The
Alexander Technique was developed in the 1800’s to help actors improve
their posture and coordination. Now it’s gaining popularity among
meditators.
Two things often go wrong once someone has
received meditation instruction telling them how to hold their bodies
and breathe. The first is that they receive the instruction in a rigid
way and take up a posture that is a narrow imitation of the one they
imagine being described. The second is that whatever rigid approach they
take up in the beginning then becomes a tightly held habit, one that
can take a lifetime to break. This can limit one’s practice and also
lead to physical pain and even injury.
The deeper goal is to free ourselves from habitual reactions to the moment-to-moment challenges of our daily lives, whether we are sitting still in meditation or running a marathon.
Step 1: Become aware of the
contact of your sit bones with whatever surface they are touching.

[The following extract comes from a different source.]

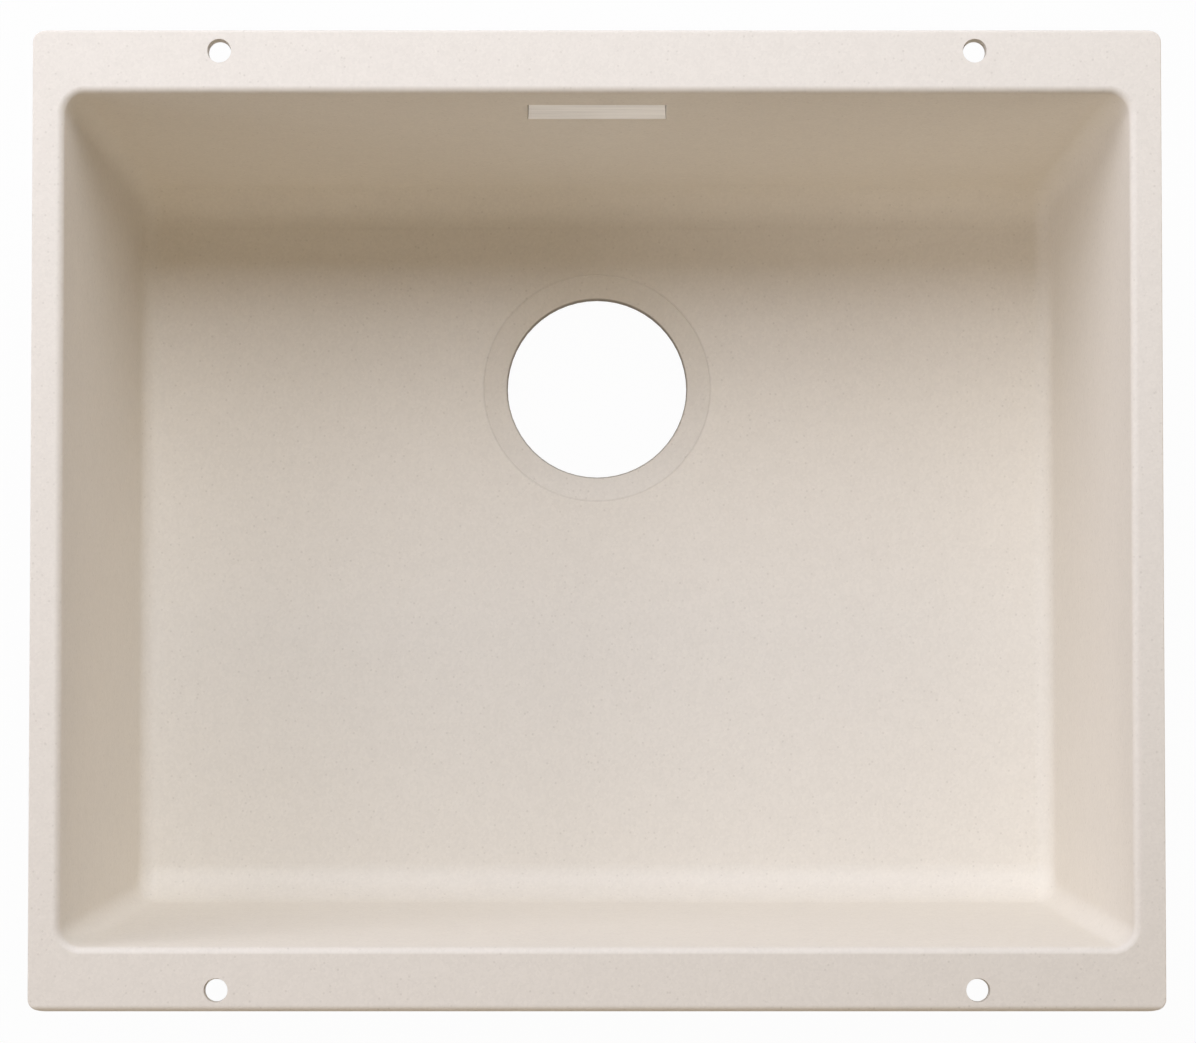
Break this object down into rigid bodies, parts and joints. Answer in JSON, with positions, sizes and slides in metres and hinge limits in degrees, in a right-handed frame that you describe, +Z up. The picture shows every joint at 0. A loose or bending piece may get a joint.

Notice whether your pelvis is easily upright, or rolled under, or arched
with the top tipped forward. Allow any tension around the sit bones to
diminish. Let go of any tension holding the legs and pelvis together,
particularly around the inner thighs and the tops of the thighs. Try
gently rocking slightly backward and forward on your sit bones, with
your pelvis and spine as a single unit. Even when sitting still, imagine
that there is enough freedom between legs and pelvis that you could
rock forward and back.
Step 2: Next, imagine water
flowing up the spine from the firm foundation of the pelvis. Let the
water support the skull as if it is unfixed from the top of the spine.
Let the crown of the head be gently raised up by the stream of water so
the head tilts slightly forward and the back of the neck lengthens
slightly back and up.
Step 3: As you sense the
support from your spine, let your awareness fill the whole
three-dimensional volume of your body, then let it expand further so you
have a sense of the space around you. Let go of the content of your
thoughts and allow yourself to feel your thoughts in your body, so that
you experience them as ripples within the energy field of your body
rather than as noises in your head. In this way, you can begin to let go
of the habitual feeling of your body as a kind of dense, isolated
physical object with thoughts going on in a separate mind and tune in to
the experience of your body as a living, breathing, open energy field,
always relating to the environment around it. This is a part of
awakening to your true self: whole, open, and alive.